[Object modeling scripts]
============

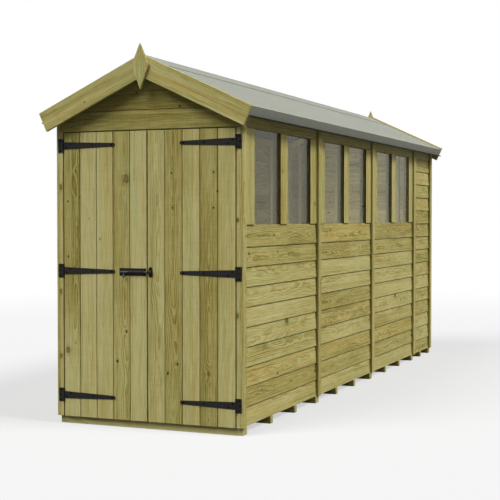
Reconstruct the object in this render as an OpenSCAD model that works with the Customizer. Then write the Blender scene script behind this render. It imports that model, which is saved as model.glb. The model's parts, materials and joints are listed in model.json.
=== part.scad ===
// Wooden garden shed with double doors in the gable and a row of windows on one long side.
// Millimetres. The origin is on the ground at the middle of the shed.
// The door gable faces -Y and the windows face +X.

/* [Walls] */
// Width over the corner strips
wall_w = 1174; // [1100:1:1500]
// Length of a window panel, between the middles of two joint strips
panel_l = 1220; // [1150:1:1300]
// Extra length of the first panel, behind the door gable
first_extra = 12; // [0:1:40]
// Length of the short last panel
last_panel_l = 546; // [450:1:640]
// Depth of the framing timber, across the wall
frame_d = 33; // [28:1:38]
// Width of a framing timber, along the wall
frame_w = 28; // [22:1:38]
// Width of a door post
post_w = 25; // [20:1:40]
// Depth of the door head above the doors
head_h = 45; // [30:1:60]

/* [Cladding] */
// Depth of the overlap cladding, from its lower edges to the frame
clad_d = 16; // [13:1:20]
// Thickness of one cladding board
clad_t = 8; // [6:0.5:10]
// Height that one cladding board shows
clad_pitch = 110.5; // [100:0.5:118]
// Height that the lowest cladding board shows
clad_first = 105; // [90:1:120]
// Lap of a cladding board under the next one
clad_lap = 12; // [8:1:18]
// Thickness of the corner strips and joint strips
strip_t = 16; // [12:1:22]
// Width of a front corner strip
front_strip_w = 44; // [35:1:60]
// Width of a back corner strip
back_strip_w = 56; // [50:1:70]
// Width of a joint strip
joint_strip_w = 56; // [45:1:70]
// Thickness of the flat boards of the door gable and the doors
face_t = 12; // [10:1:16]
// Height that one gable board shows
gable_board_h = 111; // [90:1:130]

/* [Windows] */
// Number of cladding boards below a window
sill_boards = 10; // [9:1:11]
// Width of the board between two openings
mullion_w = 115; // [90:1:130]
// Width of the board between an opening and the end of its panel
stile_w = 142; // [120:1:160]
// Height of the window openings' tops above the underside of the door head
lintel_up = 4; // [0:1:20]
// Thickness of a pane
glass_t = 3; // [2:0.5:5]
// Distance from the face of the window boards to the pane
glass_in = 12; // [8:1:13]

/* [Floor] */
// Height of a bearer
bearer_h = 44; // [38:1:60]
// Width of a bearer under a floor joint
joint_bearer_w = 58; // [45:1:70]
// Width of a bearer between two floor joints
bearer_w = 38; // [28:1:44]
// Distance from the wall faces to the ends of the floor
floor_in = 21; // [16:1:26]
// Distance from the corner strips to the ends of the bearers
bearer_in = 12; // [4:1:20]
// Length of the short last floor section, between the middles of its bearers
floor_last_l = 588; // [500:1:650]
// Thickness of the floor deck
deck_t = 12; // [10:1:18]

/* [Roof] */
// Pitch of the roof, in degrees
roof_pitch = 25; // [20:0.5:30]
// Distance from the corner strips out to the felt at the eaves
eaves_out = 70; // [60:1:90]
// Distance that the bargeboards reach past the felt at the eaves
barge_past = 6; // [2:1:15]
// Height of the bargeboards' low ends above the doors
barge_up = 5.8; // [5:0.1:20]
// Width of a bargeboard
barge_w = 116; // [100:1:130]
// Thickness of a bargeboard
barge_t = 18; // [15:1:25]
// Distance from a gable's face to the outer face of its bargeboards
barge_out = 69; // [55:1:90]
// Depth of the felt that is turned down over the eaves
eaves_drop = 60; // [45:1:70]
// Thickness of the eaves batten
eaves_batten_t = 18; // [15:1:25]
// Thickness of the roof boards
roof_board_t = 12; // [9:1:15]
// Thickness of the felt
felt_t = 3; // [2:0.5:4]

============

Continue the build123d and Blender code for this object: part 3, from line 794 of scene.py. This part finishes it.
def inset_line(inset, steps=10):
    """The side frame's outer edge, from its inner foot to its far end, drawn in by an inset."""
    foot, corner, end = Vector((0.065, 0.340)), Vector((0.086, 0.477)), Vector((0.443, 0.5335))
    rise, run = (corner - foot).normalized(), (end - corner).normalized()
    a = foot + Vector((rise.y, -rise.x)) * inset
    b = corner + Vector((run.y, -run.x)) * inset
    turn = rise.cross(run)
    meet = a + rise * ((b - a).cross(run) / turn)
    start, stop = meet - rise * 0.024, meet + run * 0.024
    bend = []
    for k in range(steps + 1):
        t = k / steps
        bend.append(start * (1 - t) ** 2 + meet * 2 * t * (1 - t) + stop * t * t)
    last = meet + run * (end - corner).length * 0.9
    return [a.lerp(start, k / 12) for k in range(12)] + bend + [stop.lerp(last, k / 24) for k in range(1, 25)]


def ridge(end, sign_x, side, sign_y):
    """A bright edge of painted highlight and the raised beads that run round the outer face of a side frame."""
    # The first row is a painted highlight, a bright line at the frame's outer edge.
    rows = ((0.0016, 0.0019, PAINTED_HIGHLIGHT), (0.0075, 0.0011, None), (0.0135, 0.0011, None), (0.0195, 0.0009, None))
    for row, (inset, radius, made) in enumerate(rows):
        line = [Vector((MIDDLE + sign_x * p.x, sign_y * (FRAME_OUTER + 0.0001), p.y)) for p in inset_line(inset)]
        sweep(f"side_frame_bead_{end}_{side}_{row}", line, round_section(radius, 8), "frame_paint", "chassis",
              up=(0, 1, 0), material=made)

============

## Prompt
Only the lines from the one holding "Reconstruct the object" through the one holding "windows face +X." are wanted; retype them exactly.

## Solution
Reconstruct the object in this render as an OpenSCAD model that works with the Customizer. Then write the Blender scene script behind this render. It imports that model, which is saved as model.glb. The model's parts, materials and joints are listed in model.json.
=== part.scad ===
// Wooden garden shed with double doors in the gable and a row of windows on one long side.
// Millimetres. The origin is on the ground at the middle of the shed.
// The door gable faces -Y and the windows face +X.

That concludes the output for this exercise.